Man sentenced in murder case

April 23, 2005|by CANDICE BOSELY

MARTINSBURG, W.VA. - Family members of Delbert Rodgers said Friday that they have no doubt the man they looked to for wisdom would be celebrating his 96th birthday today had he not been murdered more than two years ago.

Three of Rodgers' family members spoke in Circuit Judge Christopher Wilkes' courtroom Friday morning before Wilkes formally sentenced one of the men charged in Rodgers' death.

Adhering to the terms of a plea bargain, Wilkes sentenced John Michael Dignazio, 31, to serve life in prison.

Mercy was attached to the sentence, meaning that Dignazio will be eligible for a parole hearing after serving 15 years of the life sentence.


In January, Dignazio pleaded guilty to felony murder.
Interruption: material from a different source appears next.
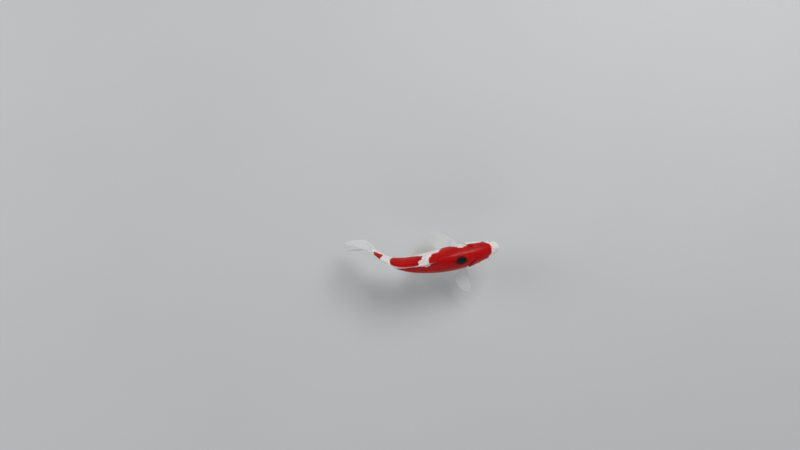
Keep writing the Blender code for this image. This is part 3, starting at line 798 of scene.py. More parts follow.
def coat(name, side, seed):
    """Scales of one side as one piece. Each takes its colours partly from its root, so a border steps from
    scale to scale, and lies on the unwrap at its root's place."""
    random = np.random.default_rng(seed)
    laid = []
    for station, arc, row in scale_roots():
        angles, arcs = arc_table(station)
        centre = float(np.interp(arc, arcs, angles))
        spare = SPARE_ROW * row_height(station)
        lowest, highest = np.interp((-90, 90), angles, arcs)
        beyond = arc > highest - spare or arc < lowest + spare
        if beyond or behind_hairline(station, centre) < SPARE_FRONT:
            continue
        tone = random.uniform(0, 1)
        root = (station, centre if side > 0 else 180 - centre)
        laid.append((*lay_scale(station, arc, side, random), root, (tone,), (float(row == 0),)))
    points, stations, wholes, roots, tones, middles = [np.array(values) for values in zip(*laid)]
    count, size = len(points), len(p) + len(RIM)
    shield = np.concatenate((np.arange(len(p)), RIM))
    shared = np.array(markings(*roots.T))
    own = np.array(markings(stations, wholes))
    red, black = (OWN_COLOUR * own + SHARED_COLOUR * shared[..., None])[..., shield]
    u, v = unwrap_place(*roots.T)
    unwrap = np.stack((u[:, None] + PATCH_WIDE * q, v[:, None] + PATCH_LONG * (p - 0.5)), -1)[:, shield]
    memory = {
        "red_depth": red, "black_depth": black, "scale_v": p[shield], "scale_u": q[shield],
        "tone": tones, "lateral": middles,
    }
    memory = {word: np.broadcast_to(values, (count, size)) for word, values in memory.items()}
    one = TOP_FACES + SIDE_FACES + [tuple(UNDER)]
    faces = [
        tuple(int(i) + first for i in (face[::-1] if side < 0 else face))
        for first in range(0, count * size, size) for face in one
    ]
    print(count, "scales")
    return build_coat(name, points.reshape(-1, 3), faces, unwrap.reshape(-1, 2), memory)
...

Wilkes also ordered the sentence to run consecutively to a sentence Dignazio now is serving in Virginia.

There, Dignazio has served around two years of a 12-year sentence on charges of abduction and robbery, Berkeley County Prosecutor Pamela Games-Neely said.

Dignazio chose not to make a statement in court.

Peggy Fishpaw-Harpine, one of Rodgers' grandchildren, said that her grandfather still lived independently and drove on his own. He was a kind, gentle man whom she had never seen angry, she said.

"You took away a big part of our life," she told Dignazio.

Rodgers survived World War II and asbestos exposure during his career, only to be beaten and bound by three men who came to his house uninvited, she said.

"I just can't imagine how you can live with yourself," she said.

A day or two after Rodgers' body was found by a caretaker, Fishpaw-Harpine said she walked into his house and saw blood that still remained.

"How long did he lay and suffer?" she said.

John Grissinger said he was Rodgers' friend and power of attorney, and had helped him with his investments. He, too, described Rodgers as a good man who supported himself.

"He could outwork me," Grissinger said during the hearing.

During World War II, Rodgers helped to rebuild railroads in Europe, and worked for the railroads after retiring. He contributed his knowledge to restoration efforts at the Roundhouse complex in Martinsburg, Grissinger said.

He called Dignazio's actions "a horrible act of cowardice," adding that if Rodgers had had a fighting chance, the outcome might have been different.

Two others also were charged with murder in connection with Rodgers' death, but the charges against both were dropped after Dignazio refused to testify against them unless he received special treatment from the state, Games-Neely has said.

No physical evidence connected any of the men to the murder. West Virginia State Police Trooper J.C. Weaver, the lead investigator, said that Dignazio and the others went to the home to try to rob Rodgers, but found no money.

He died of blunt force traumatic injuries, police have said.

Rodgers' body was found on Jan. 5, 2003, inside his house at 1214 Airport Road, outside of Martinsburg. He was 93 years old.

Games-Neely acknowledged that Dignazio was not the main perpetrator and did not know beforehand that Rodgers was going to die. However, he went along with the others and did nothing to stop them, she said.

Dignazio's attorney, Mark Sutton, said during the hearing that Dignazio tried to help the state build its case and is remorseful for his actions - a statement that drew murmurs from Rodgers' family.

If Dignazio is released from prison, he must pay for Rodgers' funeral expenses, estimated to be around $6,000, within one year, Wilkes ordered.